Georgia Supreme Court: Counsel’s Failure to Inform Defendant of Absolute Right to Withdraw Plea Prior to Sentencing Ineffective Assistance
Morocco Jacobi Wilkey was indicted in 2014 for possession of methamphetamine with intent to distribute. He went to trial in April 2015, and on the third day of trial, while his co-defendant was testifying for the State, Wilkey elected to enter a guilty plea.
At his April 28, 2015, sentencing hearing, but before his sentencing, Wilkey’s plea counsel informed the court that, since trial, it was learned that the co-defendant had an outstanding felony warrant for the sale of methamphetamine since “August of last year.” Despite the fact the co-defendant sat in the courtroom multiple times for trial, “the warrant was not executed, nor was that information turned over to the defense at trial and that her testimony was that she was just a user, that she didn’t sell drugs, and that’s why the drugs [at issue] were not hers.”
Counsel also stated, and no one disagreed, that Wilkey had 30 days to file a motion to withdraw his plea.
The court admonished that the failure to execute the warrant was “unprofessional” and a violation of a law enforcement officer’s duty to execute it.
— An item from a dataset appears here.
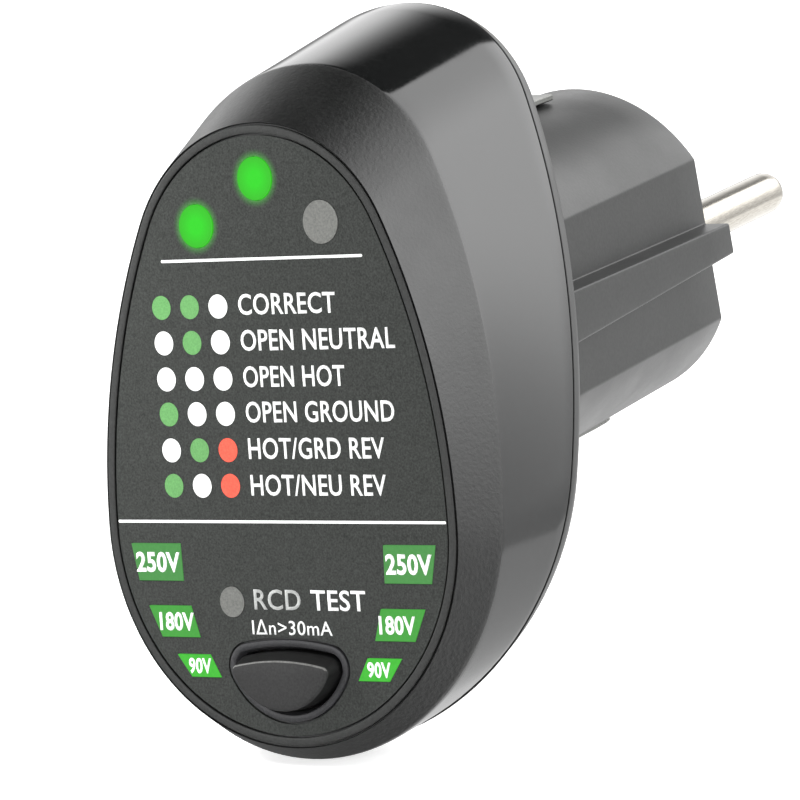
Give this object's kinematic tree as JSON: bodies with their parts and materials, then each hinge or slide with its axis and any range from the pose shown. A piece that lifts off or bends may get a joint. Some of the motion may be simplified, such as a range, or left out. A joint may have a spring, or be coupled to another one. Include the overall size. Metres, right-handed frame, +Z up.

The court said it would consider the matter when it came up, but it proceeded to sentence Wilkey to 15 years in prison and 15 years on probation.
Wilkey filed a motion to withdraw his plea within 30 days, but it was rejected as untimely because it was not filed within the same term of the court as the sentence was entered. Brooks v. State, 804 S.E.2d 1 (Ga. 2017). Wilkey filed a petition for habeas corpus on June 21, 2018.
That petition raised three grounds: (1) the guilty plea was involuntarily entered due to the failure to disclose the co-defendant’s open arrest warrant prior to the plea, (2) trial court’s failure to properly inform him of the deadline to file motion to withdraw plea, and (3) counsel was ineffective for failing to inform him of the right to withdraw the plea for any reason prior to sentencing and improperly advising him on the deadline to file such a motion.
The habeas court granted the petition after holding an evidentiary hearing, finding all claims were well founded. Warden Dennis Nelson appealed that result on May 22, 2019. He challenged the habeas court’s determination that Wilkey received ineffective assistance of counsel.
In its June 29, 2020, order, the Georgia Supreme Court said “a defendant’s right to effective assistance of counsel regarding his guilty plea includes the right to be advised about his absolute right to withdraw his guilty plea prior to sentencing [under OCGA § 17-7-93(b)] and whether he should peruse such a remedy.”
The Court noted that at the sentencing hearing plea counsel said she was aware of new information “that certainly would have had an effect” on her advice to her client. Yet, she allowed sentencing to proceed. The Court found this substantially affected Wilkey’s rights.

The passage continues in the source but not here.